Material:
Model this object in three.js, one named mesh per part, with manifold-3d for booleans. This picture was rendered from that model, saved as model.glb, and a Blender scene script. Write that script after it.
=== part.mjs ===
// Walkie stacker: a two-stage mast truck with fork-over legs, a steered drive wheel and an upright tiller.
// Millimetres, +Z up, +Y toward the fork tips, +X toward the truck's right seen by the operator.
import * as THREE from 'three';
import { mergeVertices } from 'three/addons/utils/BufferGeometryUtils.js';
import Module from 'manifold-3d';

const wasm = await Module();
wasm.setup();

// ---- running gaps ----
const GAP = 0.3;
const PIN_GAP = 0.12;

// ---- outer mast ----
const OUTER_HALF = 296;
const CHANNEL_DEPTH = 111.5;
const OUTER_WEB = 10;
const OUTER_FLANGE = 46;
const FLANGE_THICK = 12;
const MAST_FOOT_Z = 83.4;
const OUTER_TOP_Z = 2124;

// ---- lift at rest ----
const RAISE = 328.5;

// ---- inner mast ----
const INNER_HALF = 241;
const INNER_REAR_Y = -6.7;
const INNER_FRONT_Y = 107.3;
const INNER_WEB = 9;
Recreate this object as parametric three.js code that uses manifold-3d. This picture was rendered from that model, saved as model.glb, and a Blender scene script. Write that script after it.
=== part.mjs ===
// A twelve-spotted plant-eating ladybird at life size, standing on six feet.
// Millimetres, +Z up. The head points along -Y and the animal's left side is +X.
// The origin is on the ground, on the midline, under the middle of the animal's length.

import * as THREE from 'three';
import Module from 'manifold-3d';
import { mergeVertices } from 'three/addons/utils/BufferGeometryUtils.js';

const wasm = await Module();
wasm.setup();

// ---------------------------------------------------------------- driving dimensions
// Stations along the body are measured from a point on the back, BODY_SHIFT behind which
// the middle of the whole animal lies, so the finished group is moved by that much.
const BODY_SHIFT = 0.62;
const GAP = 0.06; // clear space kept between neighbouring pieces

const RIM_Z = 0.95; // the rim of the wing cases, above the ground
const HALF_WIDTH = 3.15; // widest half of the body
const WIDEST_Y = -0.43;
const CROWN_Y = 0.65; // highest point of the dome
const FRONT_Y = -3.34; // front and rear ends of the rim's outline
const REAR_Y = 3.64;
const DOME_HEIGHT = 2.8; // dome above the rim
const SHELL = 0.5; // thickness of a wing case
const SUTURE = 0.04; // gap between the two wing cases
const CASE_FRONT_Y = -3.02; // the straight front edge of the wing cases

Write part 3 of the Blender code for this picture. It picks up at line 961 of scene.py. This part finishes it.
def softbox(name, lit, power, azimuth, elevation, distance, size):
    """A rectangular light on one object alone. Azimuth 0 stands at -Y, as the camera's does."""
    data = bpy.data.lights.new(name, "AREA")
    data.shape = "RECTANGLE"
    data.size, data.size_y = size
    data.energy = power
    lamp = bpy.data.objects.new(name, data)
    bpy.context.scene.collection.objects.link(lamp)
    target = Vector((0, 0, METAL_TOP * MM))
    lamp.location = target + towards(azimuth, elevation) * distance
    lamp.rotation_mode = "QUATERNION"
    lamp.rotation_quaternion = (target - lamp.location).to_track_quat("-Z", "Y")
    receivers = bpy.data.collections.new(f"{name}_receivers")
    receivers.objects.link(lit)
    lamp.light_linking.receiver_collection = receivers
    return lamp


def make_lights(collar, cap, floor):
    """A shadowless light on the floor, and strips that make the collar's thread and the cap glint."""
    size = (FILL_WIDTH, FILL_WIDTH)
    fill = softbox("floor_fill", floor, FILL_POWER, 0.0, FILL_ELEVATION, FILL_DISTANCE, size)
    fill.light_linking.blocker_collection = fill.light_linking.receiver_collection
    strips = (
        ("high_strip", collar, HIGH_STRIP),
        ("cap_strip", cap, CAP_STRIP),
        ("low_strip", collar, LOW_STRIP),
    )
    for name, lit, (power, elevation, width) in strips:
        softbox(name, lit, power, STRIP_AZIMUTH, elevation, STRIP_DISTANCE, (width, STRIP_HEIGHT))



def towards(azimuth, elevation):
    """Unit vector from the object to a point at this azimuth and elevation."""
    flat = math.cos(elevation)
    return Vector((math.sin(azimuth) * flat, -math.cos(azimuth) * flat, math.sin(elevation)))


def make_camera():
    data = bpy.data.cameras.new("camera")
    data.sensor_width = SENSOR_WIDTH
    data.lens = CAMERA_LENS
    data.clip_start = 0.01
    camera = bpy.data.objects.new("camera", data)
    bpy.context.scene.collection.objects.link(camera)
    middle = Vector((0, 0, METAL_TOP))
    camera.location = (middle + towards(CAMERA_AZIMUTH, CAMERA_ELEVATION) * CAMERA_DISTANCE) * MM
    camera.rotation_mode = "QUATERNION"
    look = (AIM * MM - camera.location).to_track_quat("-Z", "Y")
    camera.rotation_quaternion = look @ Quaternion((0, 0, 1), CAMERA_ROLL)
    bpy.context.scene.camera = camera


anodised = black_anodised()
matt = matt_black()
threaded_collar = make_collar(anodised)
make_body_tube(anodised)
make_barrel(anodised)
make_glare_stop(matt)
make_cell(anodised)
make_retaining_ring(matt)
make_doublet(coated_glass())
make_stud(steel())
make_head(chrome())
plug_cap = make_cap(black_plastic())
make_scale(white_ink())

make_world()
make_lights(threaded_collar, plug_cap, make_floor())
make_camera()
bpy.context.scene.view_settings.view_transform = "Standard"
--
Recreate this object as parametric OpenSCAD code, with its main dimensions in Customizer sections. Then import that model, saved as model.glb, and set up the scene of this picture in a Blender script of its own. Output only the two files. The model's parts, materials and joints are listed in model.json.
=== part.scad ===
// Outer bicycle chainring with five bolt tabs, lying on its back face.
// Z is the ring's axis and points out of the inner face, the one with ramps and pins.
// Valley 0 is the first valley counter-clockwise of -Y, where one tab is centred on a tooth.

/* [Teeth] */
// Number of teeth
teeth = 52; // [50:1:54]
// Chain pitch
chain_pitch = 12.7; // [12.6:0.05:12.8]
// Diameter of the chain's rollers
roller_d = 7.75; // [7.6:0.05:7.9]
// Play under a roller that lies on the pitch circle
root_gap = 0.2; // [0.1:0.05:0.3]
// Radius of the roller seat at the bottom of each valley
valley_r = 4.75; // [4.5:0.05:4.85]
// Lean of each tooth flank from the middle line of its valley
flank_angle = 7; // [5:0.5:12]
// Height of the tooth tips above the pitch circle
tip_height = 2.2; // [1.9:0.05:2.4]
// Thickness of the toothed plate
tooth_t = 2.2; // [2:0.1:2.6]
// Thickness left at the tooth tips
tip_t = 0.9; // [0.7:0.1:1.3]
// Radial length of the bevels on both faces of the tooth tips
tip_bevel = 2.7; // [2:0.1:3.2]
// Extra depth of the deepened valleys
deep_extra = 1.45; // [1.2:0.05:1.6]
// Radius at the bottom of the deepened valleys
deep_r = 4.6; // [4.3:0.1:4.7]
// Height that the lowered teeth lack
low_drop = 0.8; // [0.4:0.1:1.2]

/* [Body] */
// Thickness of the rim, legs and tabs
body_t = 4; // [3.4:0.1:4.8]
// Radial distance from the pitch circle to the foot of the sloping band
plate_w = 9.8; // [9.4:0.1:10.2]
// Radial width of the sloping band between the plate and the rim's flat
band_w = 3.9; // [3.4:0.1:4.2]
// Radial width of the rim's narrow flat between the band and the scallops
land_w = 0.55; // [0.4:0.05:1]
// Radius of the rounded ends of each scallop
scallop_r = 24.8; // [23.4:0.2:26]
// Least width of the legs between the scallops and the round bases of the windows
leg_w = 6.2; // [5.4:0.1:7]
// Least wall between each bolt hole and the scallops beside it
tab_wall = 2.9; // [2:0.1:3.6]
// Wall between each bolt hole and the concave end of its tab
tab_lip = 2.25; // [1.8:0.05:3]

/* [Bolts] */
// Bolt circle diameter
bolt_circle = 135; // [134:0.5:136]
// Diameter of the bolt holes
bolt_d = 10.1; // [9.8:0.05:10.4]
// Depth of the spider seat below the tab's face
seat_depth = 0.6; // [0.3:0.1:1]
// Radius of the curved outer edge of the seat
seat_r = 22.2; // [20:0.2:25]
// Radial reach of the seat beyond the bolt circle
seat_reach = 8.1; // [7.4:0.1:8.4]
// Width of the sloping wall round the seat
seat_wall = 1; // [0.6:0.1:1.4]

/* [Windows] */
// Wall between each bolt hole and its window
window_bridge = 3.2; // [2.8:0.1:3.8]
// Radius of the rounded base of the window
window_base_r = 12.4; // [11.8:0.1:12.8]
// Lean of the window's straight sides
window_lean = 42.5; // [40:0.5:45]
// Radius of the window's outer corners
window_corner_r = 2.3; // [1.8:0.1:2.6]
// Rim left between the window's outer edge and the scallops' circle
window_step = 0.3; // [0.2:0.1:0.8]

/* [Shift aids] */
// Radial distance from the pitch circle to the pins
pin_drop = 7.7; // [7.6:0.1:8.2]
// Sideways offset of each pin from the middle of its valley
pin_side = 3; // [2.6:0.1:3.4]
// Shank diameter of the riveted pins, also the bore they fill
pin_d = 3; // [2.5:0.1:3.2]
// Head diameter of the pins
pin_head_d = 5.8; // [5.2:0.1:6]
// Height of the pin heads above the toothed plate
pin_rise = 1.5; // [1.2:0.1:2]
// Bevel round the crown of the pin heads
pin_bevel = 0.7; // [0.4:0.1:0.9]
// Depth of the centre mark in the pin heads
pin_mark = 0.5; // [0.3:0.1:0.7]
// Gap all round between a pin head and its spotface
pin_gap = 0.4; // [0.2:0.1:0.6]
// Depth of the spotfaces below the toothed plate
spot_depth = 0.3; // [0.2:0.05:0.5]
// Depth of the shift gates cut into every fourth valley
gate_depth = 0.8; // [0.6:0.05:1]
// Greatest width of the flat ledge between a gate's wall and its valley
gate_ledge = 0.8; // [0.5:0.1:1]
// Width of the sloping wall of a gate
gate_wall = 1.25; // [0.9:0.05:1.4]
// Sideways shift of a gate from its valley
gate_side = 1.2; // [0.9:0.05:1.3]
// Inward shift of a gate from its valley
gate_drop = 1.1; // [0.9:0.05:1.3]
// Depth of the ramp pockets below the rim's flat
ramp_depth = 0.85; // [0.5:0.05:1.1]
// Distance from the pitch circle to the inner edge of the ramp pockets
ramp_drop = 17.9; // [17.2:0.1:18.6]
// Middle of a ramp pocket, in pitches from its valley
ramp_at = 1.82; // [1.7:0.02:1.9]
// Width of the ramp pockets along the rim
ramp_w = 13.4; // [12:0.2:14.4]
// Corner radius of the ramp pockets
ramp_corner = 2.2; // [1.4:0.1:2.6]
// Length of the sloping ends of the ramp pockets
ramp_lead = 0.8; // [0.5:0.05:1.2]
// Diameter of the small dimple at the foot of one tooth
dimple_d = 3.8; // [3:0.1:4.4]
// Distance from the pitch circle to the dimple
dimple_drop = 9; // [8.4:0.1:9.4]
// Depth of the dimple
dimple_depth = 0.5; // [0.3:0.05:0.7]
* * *
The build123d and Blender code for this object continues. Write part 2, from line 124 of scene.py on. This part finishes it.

What you will do:
Look back over the material above and state how many lines hold the word "finishes". Write the number and nothing else.

Answer below:
2